Rise and Shine, Mariko-Chan! by Chiyoko Tomioka, illustrated by Yoshiharu Tsuchida (1986)
It wasn’t until I had children that I had any idea how appealing it is to them to read about the most mundane things in life: maybe when you’re learning how the world works and the ways in which your own life fits together, it’s comforting (not to mention helpful) to see how other people handle it all. This is both the appeal and charm of Mariko-Chan, whom the reader accompanies on an ordinary morning as she dresses, breakfasts with her family, says goodbye to her two older sisters as they leave for school, sees her parents off as they commute together, and then waits impatiently with her grandmother for her own school bus to come. It’s very much a day-in-the-life story full of easy (though not perfect) family interactions and affection. Tsuchida’s illustrations are warm and gratifying and that’s exactly right: this is a warm and gratifying book.
Mommies Say Shhh! by Patricia Polacco (2005)
When I’m elbowing my way through library sales and see a Patricia Polacco book, I grab it and put it in my bag without even looking at it. Doesn’t matter what it is, she’s just reliable gold, and this title is no exception. Sweet and simple but richly illustrated (as all Polacco’s books are), this is a playful romp around the barnyard, where each animal has its noisy say, until finally, with a new baby on her lap, Mommy says “shhh.” This was my youngest’s absolute favorite at about 18 months old — it’s a worthy library addition or gift for that age group.
The Feelings Book by Todd Parr (2000)
You never have to wonder what Todd Parr’s books are about, because he tells you right there on every cover. The Feelings Book is no different, by which I mean, you know what it’s about right away, and it’s just as excellent as all his other titles. Why are they all so good? To be honest, for awhile I didn’t understand the appeal of Parr’s books, but since they resonate with every child I know including my own, I kept giving them a chance. One day it hit me: Todd Parr is perhaps the most empathetic author out there. His books are about things that matter, not just to kids but to humans, and whatever the topic — being different, saying goodbye, making mistakes, being kind, having a family, feeling feelings — he gets it, REALLY gets it. And we all need that, no matter who we are or what our age. (“Sometimes I feel cranky.” “Sometimes I feel like staying in the bathtub all day too.” Bro, SAME. Do you sense a theme? I am 70% irritability.)

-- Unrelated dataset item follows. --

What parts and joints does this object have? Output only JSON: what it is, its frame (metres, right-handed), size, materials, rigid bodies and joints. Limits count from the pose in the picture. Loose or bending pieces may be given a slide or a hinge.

Dory Fantasmagory by Abby Hanlon (2014)
I keep careful track of things (books, movies, jokes; there’s an actual spreadsheet) that make my children laugh out loud. I also pay attention to whatever causes the same reaction in me. In the Venn diagram of their interests and mine, Dory Fantasmagory lies squarely in the overlap. Dory, a six-year-old so unruly her family nickname is Rascal, is the hilarious, brazen and utterly charming heroine of this book (the first in a series), which revolves around Dory’s fraught relationship with her siblings and a variety of different creatures that populate her world (including a villain named Mrs. Gobble-Gracker whom Dory shoots in the butt with darts and attempts to feed poison soup, and Dory’s fairy godmother, a male gnome named Mr. Nubby who can be reached by “calling on any banana.”) Neither my children nor I can keep it together when I’m reading this out loud, which is pretty much my highest compliment when it comes to books we share.
That’s all for this week but I’m wondering: what are you reading with the children in your life right now? I’d love to hear.